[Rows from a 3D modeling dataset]
(begin)

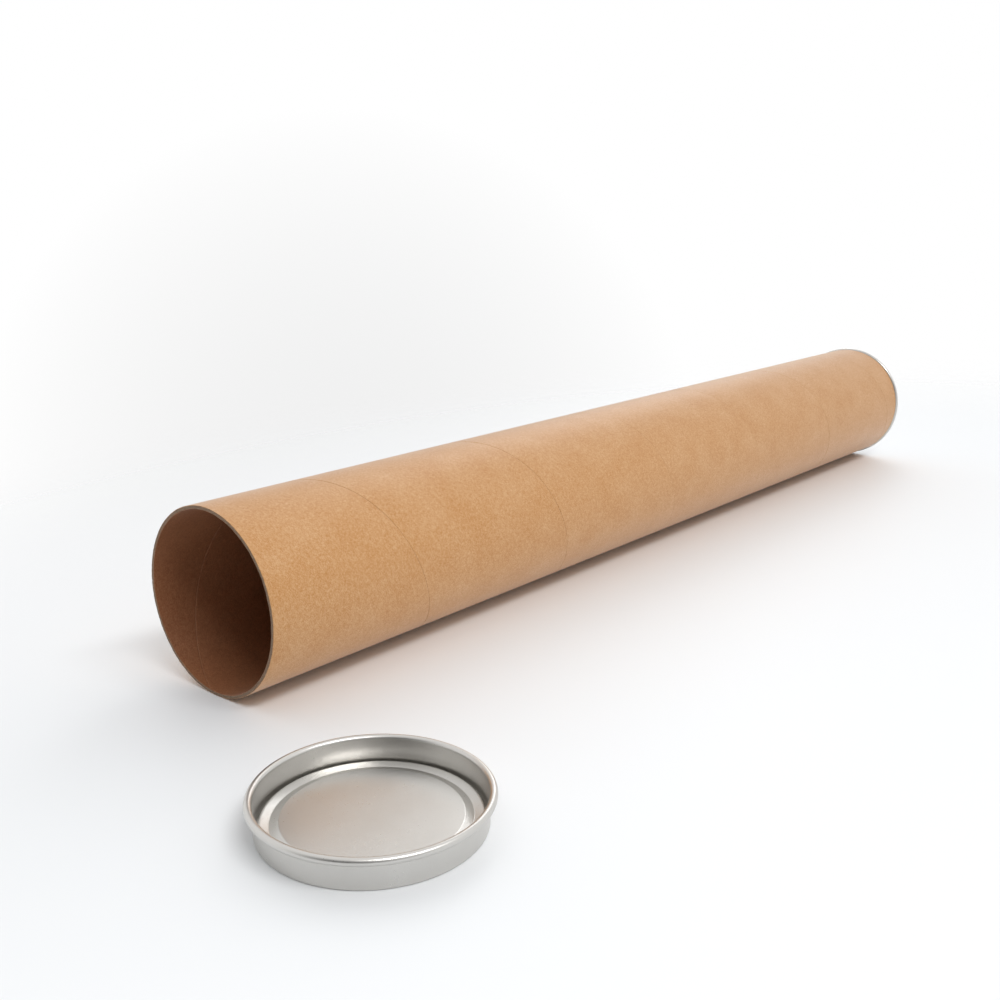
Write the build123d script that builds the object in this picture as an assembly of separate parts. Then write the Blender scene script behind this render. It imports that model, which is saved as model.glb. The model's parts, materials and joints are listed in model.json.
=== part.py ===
import os
from math import asin, atan2, cos, degrees, hypot, sin

from build123d import *

# A spiral-wound cardboard mailing tube that lies on its side along +X, with a pressed
# tinplate cap fitted in its far end and the mouth's own cap lying open side up beside it.
# Millimetres, +Z up, the floor at Z = 0, the origin in the middle of the footprint.

# Tube
TUBE_LENGTH = 750.0
TUBE_BORE_RADIUS = 48.0
TUBE_WALL = 2.0

# Winding: the outer and inner plies are ribbons that leave a fine butt seam
PLY_PITCH = 125.4
SEAM_WIDTH = 0.5
SEAM_DEPTH = 0.3
OUTER_SEAM_AT = 8.5
INNER_SEAM_AT = 124.0

# Cap, pressed from one disc: flat panel, shallow ring groove, countersink, wall, curled rim
SHEET = 0.3
CAP_FIT_GAP = 0.05
CAP_WALL_HEIGHT = 13.3
CURL_RADIUS = 1.75
CURL_OPENING = 52.0
COUNTERSINK_WIDTH = 1.4
COUNTERSINK_FLAT = 0.1
PANEL_HEIGHT = 4.3
GROOVE_DEPTH = 1.3
GROOVE_OUTER_SLOPE = 4.6
GROOVE_INNER_SLOPE = 3.75
PANEL_BEND = 1.5
GROOVE_BEND = 1.0
SHOULDER_BEND = 0.9
CAP_SEAT_GAP = 0.1

# Where the loose cap lies, from the middle of the mouth
LOOSE_CAP_BEYOND_MOUTH = 33.5
LOOSE_CAP_ASIDE = 151.0

# Worked-out sizes
TUBE_RADIUS = TUBE_BORE_RADIUS + TUBE_WALL
HALF_SHEET = SHEET / 2
WALL_MID_RADIUS = TUBE_BORE_RADIUS - CAP_FIT_GAP - HALF_SHEET
LEG_MID_RADIUS = WALL_MID_RADIUS - COUNTERSINK_WIDTH - SHEET
GROOVE_RADIUS = LEG_MID_RADIUS - GROOVE_OUTER_SLOPE
PANEL_RADIUS = GROOVE_RADIUS - GROOVE_INNER_SLOPE
COUNTERSINK_BEND = (WALL_MID_RADIUS - LEG_MID_RADIUS - COUNTERSINK_FLAT) / 2
CURL_SWEEP = 360 - CURL_OPENING
CURL_MID_RADIUS = CURL_RADIUS - HALF_SHEET
CURL_CENTRE_RADIUS = WALL_MID_RADIUS + CURL_MID_RADIUS
RIM_RADIUS = CURL_CENTRE_RADIUS + CURL_RADIUS
SEAT_HEIGHT = CAP_WALL_HEIGHT - CURL_RADIUS


def offset_corners(corners, bends, side):
    """One face of the sheet: the mid-line's corners moved by half the sheet, with bends to suit."""
    points = [Vector(*corner, 0) for corner in corners]
    ways = [(b - a).normalized() for a, b in zip(points, points[1:])]
    normals = [Vector(-way.Y, way.X, 0) * side for way in ways]
    moved = [points[0] + normals[0] * HALF_SHEET]
    radii = []
    for corner, before, after, bend, way, next_way in zip(
        points[1:], normals, normals[1:], bends, ways, ways[1:]
    ):
        moved.append(corner + (before + after) * (HALF_SHEET / (1 + before.dot(after))))
        turn = way.X * next_way.Y - way.Y * next_way.X
        radii.append(bend - HALF_SHEET * side if turn > 0 else bend + HALF_SHEET * side)
    moved.append(points[-1] + normals[-1] * HALF_SHEET)
    return moved, radii


def cap_section():
    """The pressed sheet cut through its middle, from the axis out to the end of its curl."""
    corners = [
        (0, PANEL_HEIGHT - HALF_SHEET),
        (PANEL_RADIUS, PANEL_HEIGHT - HALF_SHEET),
        (GROOVE_RADIUS, PANEL_HEIGHT - GROOVE_DEPTH - HALF_SHEET),
        (LEG_MID_RADIUS, PANEL_HEIGHT - HALF_SHEET),
        (LEG_MID_RADIUS, HALF_SHEET),
        (WALL_MID_RADIUS, HALF_SHEET),
        (WALL_MID_RADIUS, CAP_WALL_HEIGHT),
    ]
    bends = [PANEL_BEND, GROOVE_BEND, SHOULDER_BEND, COUNTERSINK_BEND, COUNTERSINK_BEND]
    curl_centre = (CURL_CENTRE_RADIUS, CAP_WALL_HEIGHT)
    faces = []
    for side, curl_radius in ((1, CURL_RADIUS), (-1, CURL_RADIUS - SHEET)):
        points, radii = offset_corners(corners, bends, side)
        pressed = FilletPolyline(*points, radius=radii)
        curl = CenterArc(curl_centre, curl_radius, 180, -CURL_SWEEP)
        faces.append((pressed, curl))
    (upper, outer_curl), (lower, inner_curl) = faces
    ends = [Line(upper @ 0, lower @ 0), Line(outer_curl @ 1, inner_curl @ 1)]
    return make_face(Curve() + [upper, outer_curl, lower, inner_curl, *ends])


def make_cap():
    """The cap standing open side up, with its countersink on Z = 0."""
    return revolve(Plane.XZ * cap_section(), Axis.Z, 360)


def seam_turns(radius, seam_at):
    """One cutter for each turn of a ply's butt seam, sunk by the seam's depth at this radius."""
    start = seam_at % PLY_PITCH - PLY_PITCH
    while start < TUBE_LENGTH:
        path = Pos(0, 0, start) * Helix(pitch=PLY_PITCH, height=PLY_PITCH, radius=radius)
        across = Plane(origin=path @ 0, x_dir=Vector(1, 0, 0), z_dir=path % 0)
        yield sweep(across * Rectangle(2 * SEAM_DEPTH, SEAM_WIDTH), path=path, is_frenet=True)
        start += PLY_PITCH


def make_tube():
    """The wound tube standing on its mouth, with the seams of its outer and inner plies."""
    low = (Align.CENTER, Align.CENTER, Align.MIN)
    tube = Cylinder(TUBE_RADIUS, TUBE_LENGTH, align=low)
    tube -= Cylinder(TUBE_BORE_RADIUS, TUBE_LENGTH, align=low)
    for radius, seam_at in ((TUBE_RADIUS, OUTER_SEAM_AT), (TUBE_BORE_RADIUS, INNER_SEAM_AT)):
        for turn in seam_turns(radius, seam_at):
            tube -= turn
    return tube


# The far cap's rim stands proud of the tube, so the tube leans until mouth and rim both touch down
RIM_ALONG = TUBE_LENGTH + CAP_SEAT_GAP + CURL_RADIUS
RIM_PROUD = CURL_CENTRE_RADIUS - TUBE_RADIUS
LEAN = max(0.0, asin(CURL_RADIUS / hypot(RIM_ALONG, RIM_PROUD)) + atan2(RIM_PROUD, RIM_ALONG))
FAR_REACH = RIM_ALONG * cos(LEAN) + CURL_CENTRE_RADIUS * sin(LEAN) + CURL_RADIUS
MOUTH_X = (LOOSE_CAP_BEYOND_MOUTH + RIM_RADIUS - FAR_REACH) / 2
MOUTH_Y = LOOSE_CAP_ASIDE / 2
MOUTH_Z = TUBE_RADIUS * cos(LEAN)

lay_down = Pos(MOUTH_X, MOUTH_Y, MOUTH_Z) * Rot(0, 90 - degrees(LEAN), 0)
seat_in_far_end = lay_down * Pos(0, 0, TUBE_LENGTH + CAP_SEAT_GAP - SEAT_HEIGHT)
put_aside = Pos(MOUTH_X - LOOSE_CAP_BEYOND_MOUTH, MOUTH_Y - LOOSE_CAP_ASIDE, 0)

nodes = {
    "tube": lay_down * make_tube(),
    "far_cap": seat_in_far_end * make_cap(),
    "loose_cap": put_aside * make_cap(),
}

os.makedirs("parts", exist_ok=True)
for name, solid in nodes.items():
    export_step(solid, f"parts/{name}.step")
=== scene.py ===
"""The looks of a cardboard mailing tube: a wound kraft wall and two pressed tinplate caps."""
import json

import bmesh
import bpy
import numpy as np
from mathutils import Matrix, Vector


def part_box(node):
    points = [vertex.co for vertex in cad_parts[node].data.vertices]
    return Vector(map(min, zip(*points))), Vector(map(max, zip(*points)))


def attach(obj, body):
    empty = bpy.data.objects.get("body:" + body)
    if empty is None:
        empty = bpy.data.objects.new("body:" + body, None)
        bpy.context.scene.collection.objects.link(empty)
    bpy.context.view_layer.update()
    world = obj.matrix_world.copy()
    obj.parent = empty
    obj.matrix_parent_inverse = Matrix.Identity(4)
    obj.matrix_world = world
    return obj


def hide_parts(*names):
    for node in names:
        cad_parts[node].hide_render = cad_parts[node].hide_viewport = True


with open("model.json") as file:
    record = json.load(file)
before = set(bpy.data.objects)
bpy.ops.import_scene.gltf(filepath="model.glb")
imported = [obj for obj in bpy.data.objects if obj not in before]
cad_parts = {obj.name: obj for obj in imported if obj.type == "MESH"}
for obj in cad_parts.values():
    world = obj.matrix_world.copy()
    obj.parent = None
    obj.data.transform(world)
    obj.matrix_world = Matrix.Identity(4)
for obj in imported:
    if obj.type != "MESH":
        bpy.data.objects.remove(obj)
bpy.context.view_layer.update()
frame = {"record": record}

# Lengths are in metres, angles in radians
TURN = 2 * np.pi

# Points this close become one, and an edge this short is dropped
WELD_DISTANCE = 2e-6
SLIVER_LENGTH = 1e-7

# The tube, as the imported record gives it
mounts = {mount["name"]: mount for mount in frame["record"]["mounts"]}
MOUTH = np.array(mounts["mouth"]["pos_m"])
AXIS = -np.array(mounts["mouth"]["axis"])
ACROSS = np.array([0.0, 1.0, 0.0])
DOWN = np.cross(ACROSS, AXIS)
BORE_RADIUS = mounts["mouth"]["dims"]["r_mm"] / 1000
TUBE_RADIUS = mounts["outside"]["dims"]["r_mm"] / 1000
TUBE_LENGTH = mounts["outside"]["dims"]["length_mm"] / 1000
LYING = np.array([DOWN, ACROSS, AXIS])
TUBE_SHARP_ANGLE = np.radians(30)

# The tube's finishes, each by its place in the list of materials
OUTSIDE, INSIDE, SAWN = range(3)

# Winding of the outer and inner plies, and what is seen at their butt seams. A point nearer to a seam's
# middle line than BESIDE_SEAM lies on it
PLY_PITCH = 0.1254
OUTER_SEAM_AT = 0.0085
INNER_SEAM_AT = 0.124
STEPS_PER_TURN = 300
SEAM_HALF_GAP = 0.00021
SEAM_DEPTH = 0.0003
SEAM_STEEPNESS = 6
EDGE_LIFT = 0.00006
EDGE_LIFT_FROM = -0.35
EDGE_LIFT_TO = 0.9
EDGE_REACH = 0.0011
BESIDE_SEAM = 1e-7
PAPER_SLACK = 0.00007
ROWS_BESIDE_SEAM = np.array([0.1, 0.2, 0.32, 0.55, 1.1, 2.2, 5.5, 25.0]) / 1000

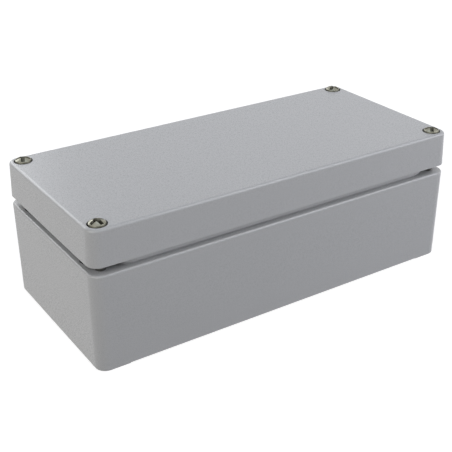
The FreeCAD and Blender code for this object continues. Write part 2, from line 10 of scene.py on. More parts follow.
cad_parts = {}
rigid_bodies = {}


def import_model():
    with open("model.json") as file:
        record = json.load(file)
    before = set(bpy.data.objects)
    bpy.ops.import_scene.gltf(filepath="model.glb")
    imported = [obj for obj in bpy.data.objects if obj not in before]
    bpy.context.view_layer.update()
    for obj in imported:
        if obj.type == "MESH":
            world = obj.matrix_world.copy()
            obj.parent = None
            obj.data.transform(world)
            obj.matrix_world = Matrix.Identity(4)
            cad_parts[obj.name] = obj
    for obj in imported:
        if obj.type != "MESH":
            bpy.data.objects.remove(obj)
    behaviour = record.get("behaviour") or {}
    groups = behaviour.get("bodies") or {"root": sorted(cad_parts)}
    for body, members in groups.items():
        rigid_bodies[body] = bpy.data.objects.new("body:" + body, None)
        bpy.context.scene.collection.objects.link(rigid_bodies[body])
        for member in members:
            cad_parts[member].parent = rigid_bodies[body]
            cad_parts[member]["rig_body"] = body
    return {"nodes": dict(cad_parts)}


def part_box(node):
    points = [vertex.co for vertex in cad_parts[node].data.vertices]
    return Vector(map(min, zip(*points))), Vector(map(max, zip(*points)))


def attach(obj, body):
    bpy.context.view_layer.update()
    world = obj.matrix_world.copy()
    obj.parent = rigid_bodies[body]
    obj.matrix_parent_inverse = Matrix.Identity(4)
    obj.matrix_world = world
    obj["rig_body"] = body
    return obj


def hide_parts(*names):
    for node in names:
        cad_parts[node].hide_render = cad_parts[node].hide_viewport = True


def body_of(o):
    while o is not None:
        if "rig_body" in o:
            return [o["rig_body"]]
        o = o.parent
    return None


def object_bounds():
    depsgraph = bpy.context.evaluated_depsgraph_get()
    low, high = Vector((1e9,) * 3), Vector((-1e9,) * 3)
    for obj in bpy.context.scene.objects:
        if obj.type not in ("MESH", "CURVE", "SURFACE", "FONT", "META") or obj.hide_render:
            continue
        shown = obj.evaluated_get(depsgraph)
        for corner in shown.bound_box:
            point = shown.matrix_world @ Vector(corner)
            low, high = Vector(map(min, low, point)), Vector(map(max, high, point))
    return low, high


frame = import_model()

CAD_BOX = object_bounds()
MM = 0.001

# The camera stands where the photograph's did. Angles are in degrees, lengths in millimetres.
CAMERA_AZIMUTH = -33.112
CAMERA_ELEVATION = 27.029
CAMERA_ROLL = -0.294
CAMERA_DISTANCE = 377.448
CAMERA_TARGET = (-16.981, -19.018, 34.218)
CAMERA_LENS = 72.555

# Colours as linear values
PAINT = (0.385, 0.392, 0.404)
BARE_ALUMINIUM = (0.78, 0.78, 0.77)
STAINLESS = (0.25, 0.245, 0.20)
# Steel darkened for the screws' cross recesses and the sides of their heads: painted shade
SHADED_STEEL = (0.10, 0.098, 0.08)
# Steel of the threads, darkened so that they sink into the shade in the seam: painted shade
SHADED_THREAD_STEEL = (0.22, 0.22, 0.21)
ZINC = (0.66, 0.66, 0.62)
NYLON = (0.76, 0.74, 0.66)
FOAM = (0.018, 0.018, 0.02)
FLOOR = (0.35, 0.35, 0.35)

# Sizes in millimetres. Screw heights count from the head's seat. A head has its side's and crown's heights.
HEAD_RADIUS = 3.5
HEAD_EDGE = 0.12
HEAD_SHOULDER = 0.6
DOME_RADIUS = 3.25
SEAT_PLAY = 0.02
LID_SCREW_SEAT = 57.6
LID_HEAD = (2.9, 1.15)
LID_SCREW_SHOULDER = -12.8
LID_SCREW_TIP = -24.4
EARTH_HEAD = (2.2, 0.6)
EARTH_SCREW_TIP = -8.1
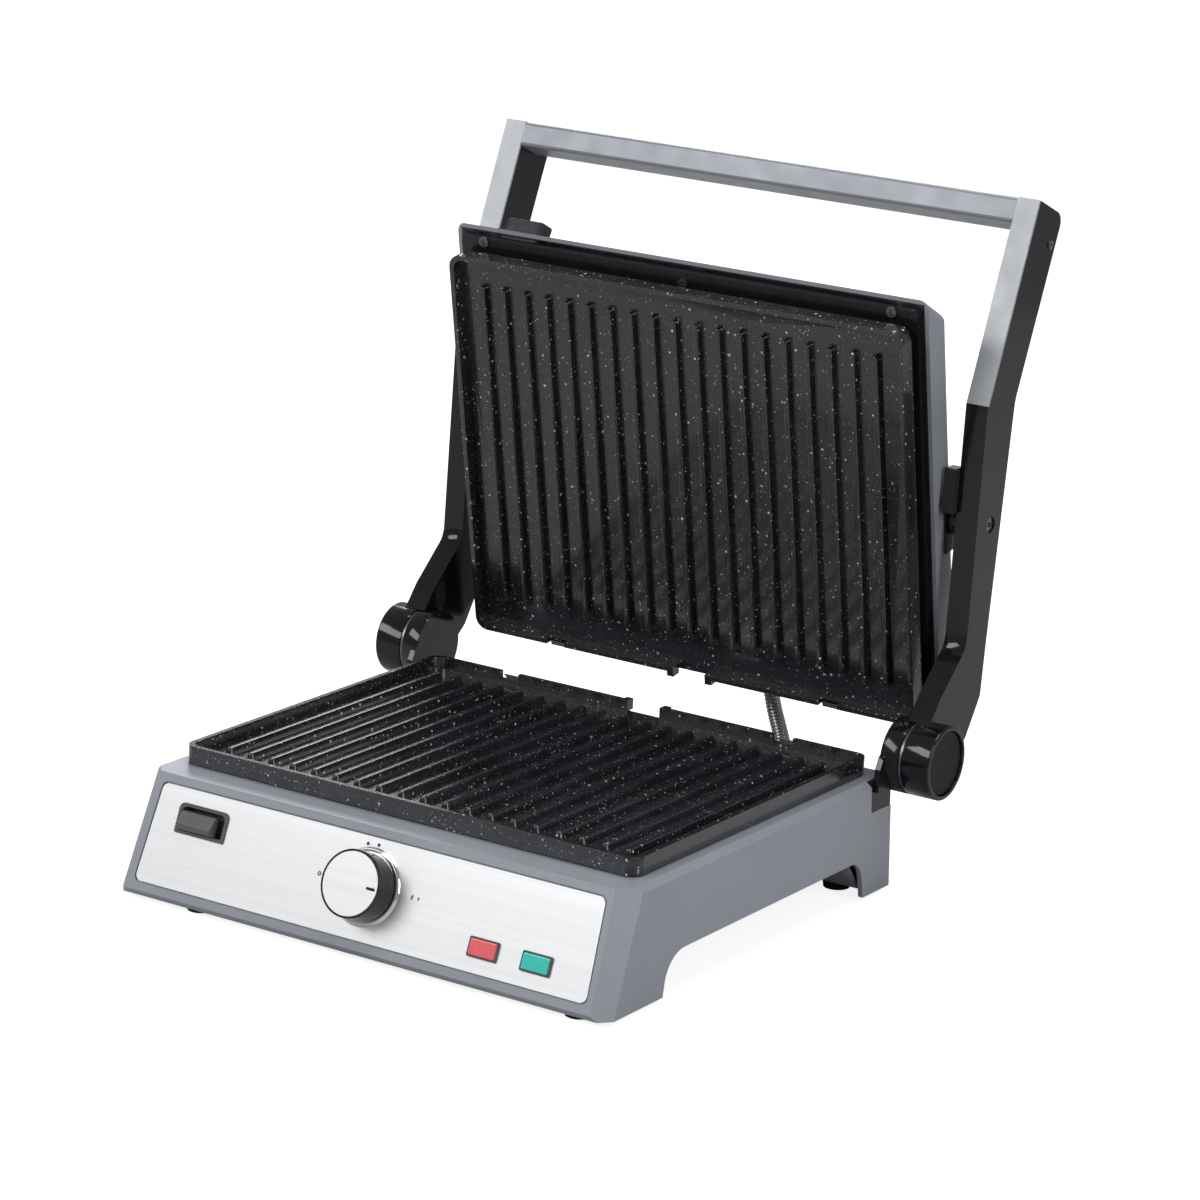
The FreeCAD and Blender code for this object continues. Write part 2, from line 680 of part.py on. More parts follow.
# ---- arms and handle ----
ARM_TOP_FRONT = (219.2, 388.6)
ARM_TOP_REAR = (248.4, 376.2)
ARM_KNEE_FRONT = (174.4, 277.1)
ARM_FACE = V(ARM_TOP_FRONT[0] - ARM_KNEE_FRONT[0], ARM_TOP_FRONT[1] - ARM_KNEE_FRONT[1], 0).normalize()


def behind_face(point, depth):
    """A point of the upper arm's front edge moved back, square to that face."""
    return point[0] + ARM_FACE.y * depth, point[1] - ARM_FACE.x * depth


def trim_outline():
    top_back = behind_face(ARM_TOP_FRONT, TRIM_THICK)
    knee_back = behind_face(ARM_KNEE_FRONT, TRIM_THICK)
    return [ARM_TOP_FRONT, ARM_KNEE_FRONT, knee_back, top_back]


def arm():
    """Right arm: blade, outer knuckle, pivot boss and bores."""
    front = [ARM_TOP_FRONT, ARM_KNEE_FRONT, (168.1, 138.2, 14.0), (141.4, 113.5, 6.0), (130.4, 99.6)]
    rear = [(130.0, 79.0), (152.5, 65.6), (174.4, 83.4, 10.0), (188.8, 105.5, 5.0)]
    rear += [(191.4, 135.0, 30.0), (206.5, 275.5, 25.0), ARM_TOP_REAR + (7.0,)]
    blade = prism("x", front + rear, ARM_X[0], ARM_X[1])
    blade = blade.cut(prism("x", trim_outline(), ARM_X[0] - 1, ARM_X[1] + 1))
    blade = blade.cut(rod("x", HINGE, KNUCKLE_R + 0.5, ARM_X[0] - 1, BOSS_X[0]))
    boss = rod("x", HINGE, KNUCKLE_R, BOSS_X[0], BOSS_X[1])
    outer_rim = [edge for edge in boss.Edges if abs(edge.CenterOfMass.x - BOSS_X[1]) < 1e-6]
    boss = boss.makeFillet(1.2, outer_rim)
    solid = blade.fuse(boss)
    solid = solid.cut(rod("x", HINGE, HINGE_PIN_R + RUNNING_FIT, BOSS_X[0] - 8, 187.0))
    solid = solid.cut(rod("x", HINGE, KNUCKLE_R - 2.6, 186.0, 200.0))
    solid = solid.cut(rod("x", PIVOT, LID_PIN_R + RUNNING_FIT, ARM_X[0] - 1, 178.2))
    solid = solid.cut(rod("x", PIVOT, 4.6, 179.4, ARM_X[1] + 1))
    return solid.removeSplitter()


def arm_trim():
    return prism("x", trim_outline(), ARM_X[0], ARM_X[1])


def handle_bar():
    top_front = (ARM_TOP_FRONT[0] - 0.1, ARM_TOP_FRONT[1] - 0.2, 2.0)
    top_rear = behind_face(top_front, 24.0) + (4.0,)
    low_front = (top_front[0] - ARM_FACE.x * 14.5, top_front[1] - ARM_FACE.y * 14.5, 2.0)
    low_rear = (top_rear[0] - ARM_FACE.x * 15.5, top_rear[1] - ARM_FACE.y * 15.5, 4.0)
    return prism("x", [top_front, low_front, low_rear, top_rear], -ARM_X[0], ARM_X[0])


def boss_cap():
    cap = rod("x", HINGE, KNUCKLE_R - 2.9, 186.0, 190.4)
    rim = [edge for edge in cap.Edges if abs(edge.CenterOfMass.x - 190.4) < 1e-6]
    return cap.makeFillet(0.8, rim)


def arm_screws():
    centre_high = (235.0, 361.0)
    pivot_screw = rod("x", PIVOT, 4.4, 179.4, 180.8).cut(rod("x", PIVOT, 1.6, 180.0, 182.0))
    small = rod("x", centre_high, 2.6, ARM_X[1], ARM_X[1] + 0.9)
    small = small.cut(rod("x", centre_high, 1.0, ARM_X[1] + 0.3, ARM_X[1] + 2))
    return Part.makeCompound([pivot_screw, small, mirrored(pivot_screw), mirrored(small)])


def stop_pad():
    """Block inside the arm, just above the lid's pivot."""
    return prism("x", [(165.8, 214.0, 1.0), (176.0, 214.0), (176.0, 240.0), (167.2, 240.0, 1.0)], 161.2, 168.0)


# ---- lid ----
def lid_form(inset, low_extra):
    """Lid housing's outside, or its hollow: two level rectangles joined by sloped walls."""
    drop = (LID_BACK_H - LID_LIP_H)
    top_h = LID_BACK_H - inset
    share = inset / drop

    def level(h, extra):
        part = (h - LID_LIP_H) / drop
        half = LID_HALF_WIDTH + (LID_BACK_HALF - LID_HALF_WIDTH) * part - extra
        rear = LID_D[0] + (LID_BACK_D[0] - LID_D[0]) * part + extra
        front = LID_D[1] + (LID_BACK_D[1] - LID_D[1]) * part - extra
        y = (lid_y(rear), lid_y(front))
        z = lid_z(h)
        return Part.makePolygon([V(-half, y[0], z), V(half, y[0], z), V(half, y[1], z), V(-half, y[1], z),
                                 V(-half, y[0], z)])

    low_h = LID_LIP_H - low_extra
    return Part.makeLoft([level(low_h, inset), level(top_h, inset * (1 + share * 0.2))], True, True)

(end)

WORK TO DO ▸ Exactly the lines above from the one with "MOUTH_Z = TUBE_RADIUS * cos(LEAN)" to the one with "if empty is", both included, are to be quoted; leave the rest out.

TASK ANSWER ▸
MOUTH_Z = TUBE_RADIUS * cos(LEAN)

lay_down = Pos(MOUTH_X, MOUTH_Y, MOUTH_Z) * Rot(0, 90 - degrees(LEAN), 0)
seat_in_far_end = lay_down * Pos(0, 0, TUBE_LENGTH + CAP_SEAT_GAP - SEAT_HEIGHT)
put_aside = Pos(MOUTH_X - LOOSE_CAP_BEYOND_MOUTH, MOUTH_Y - LOOSE_CAP_ASIDE, 0)

nodes = {
    "tube": lay_down * make_tube(),
    "far_cap": seat_in_far_end * make_cap(),
    "loose_cap": put_aside * make_cap(),
}

os.makedirs("parts", exist_ok=True)
for name, solid in nodes.items():
    export_step(solid, f"parts/{name}.step")
=== scene.py ===
"""The looks of a cardboard mailing tube: a wound kraft wall and two pressed tinplate caps."""
import json

import bmesh
import bpy
import numpy as np
from mathutils import Matrix, Vector


def part_box(node):
    points = [vertex.co for vertex in cad_parts[node].data.vertices]
    return Vector(map(min, zip(*points))), Vector(map(max, zip(*points)))


def attach(obj, body):
    empty = bpy.data.objects.get("body:" + body)
    if empty is None:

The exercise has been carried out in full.